▶ _PROBLEM_
Only the lines from the start of the entries up to and including the line with "WALL_UNEVENNESS = 0.12" should be written out, exactly as they stand.

---------------

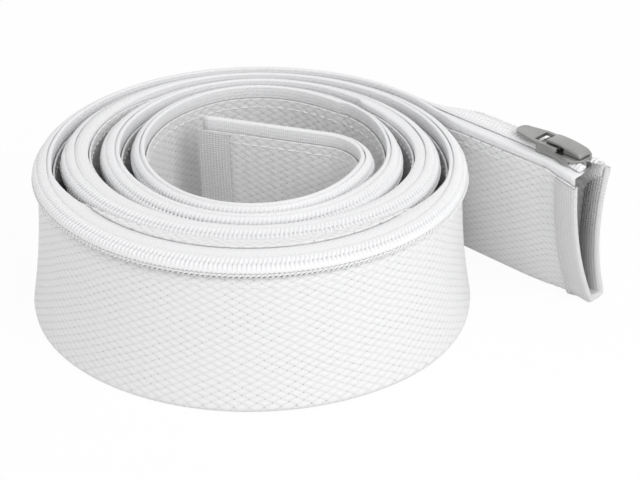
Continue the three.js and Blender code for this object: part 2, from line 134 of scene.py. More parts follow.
POST_HALF = 1.3
COIL_MEET = 0.15
MOUTH_BAND = 9.2
END_BAND = 11.0
BAND_ROLL = 1.1
BAND_INSIDE = 7.0
BINDING_LIFT = SEAT_GAP + BINDING_THICK
SLIDER_CENTRE = 77.2

# How finely the cloth is drawn
TURN_STEPS = 96
TAIL_STEP = 1.6
HOOK_STEPS = 22
CHORD_STEP = 2.0
WALL_UNEVENNESS = 0.12

# The cord in a half coil, and the thread bends, as points across and up, in millimetres
CORD_OUTLINE = ((0.08, 0.0), (0.1, 1.05), (0.8, 1.3), (2.1, 1.2), (2.8, 0.7), (3.0, 0.0))
TOOTH_BEND = ((-0.25, -0.5, 0.55), (0.0, 0.9, 2.5), (0.3, 2.75, 0.15))
TICK_BEND = ((-0.5, -0.55, -0.1), (0, 0, 0.5), (0.5, 0.6, -0.1))
TICK_SPACING = 1.8
TICK_RADIUS = 0.27


def smooth_step(x, low, high):
    t = min(max((x - low) / (high - low), 0.0), 1.0)
    return t * t * (3 - 2 * t)


def lerp(a, b, t):
    return a + (b - a) * t


# The track of the chain's middle, seen from above


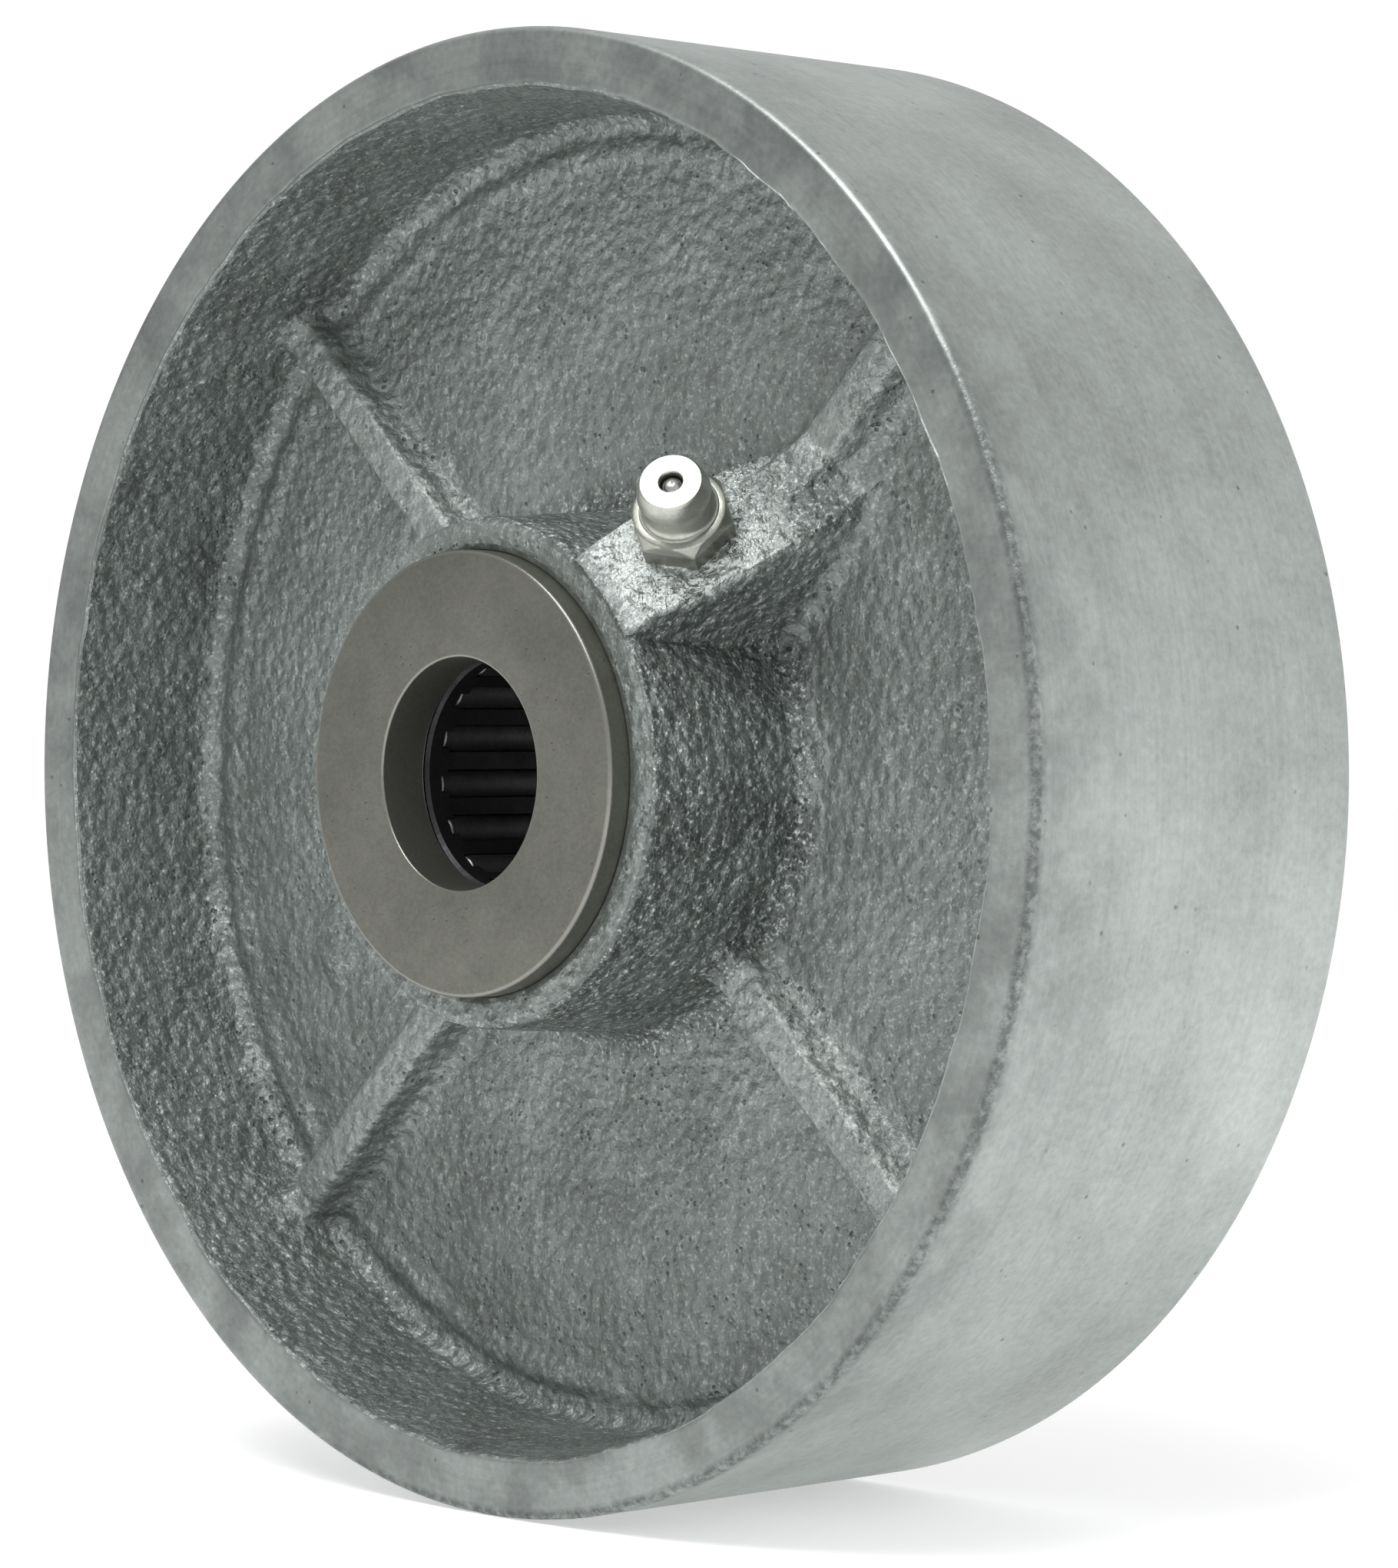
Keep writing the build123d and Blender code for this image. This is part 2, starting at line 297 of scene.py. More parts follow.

---------------

▶ _EXPECTED OUTPUT_
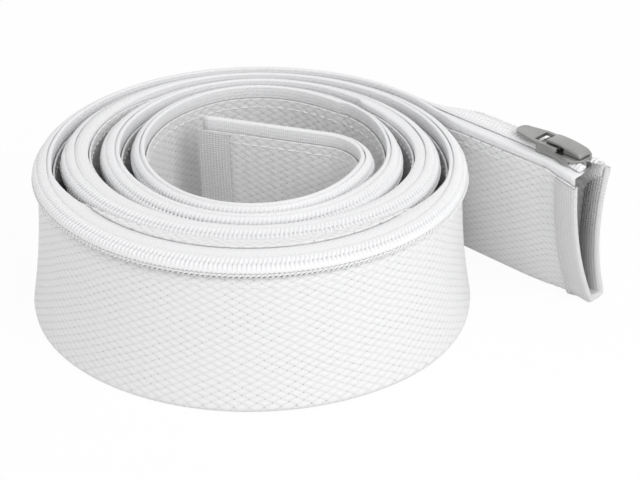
Continue the three.js and Blender code for this object: part 2, from line 134 of scene.py. More parts follow.
POST_HALF = 1.3
COIL_MEET = 0.15
MOUTH_BAND = 9.2
END_BAND = 11.0
BAND_ROLL = 1.1
BAND_INSIDE = 7.0
BINDING_LIFT = SEAT_GAP + BINDING_THICK
SLIDER_CENTRE = 77.2

# How finely the cloth is drawn
TURN_STEPS = 96
TAIL_STEP = 1.6
HOOK_STEPS = 22
CHORD_STEP = 2.0
WALL_UNEVENNESS = 0.12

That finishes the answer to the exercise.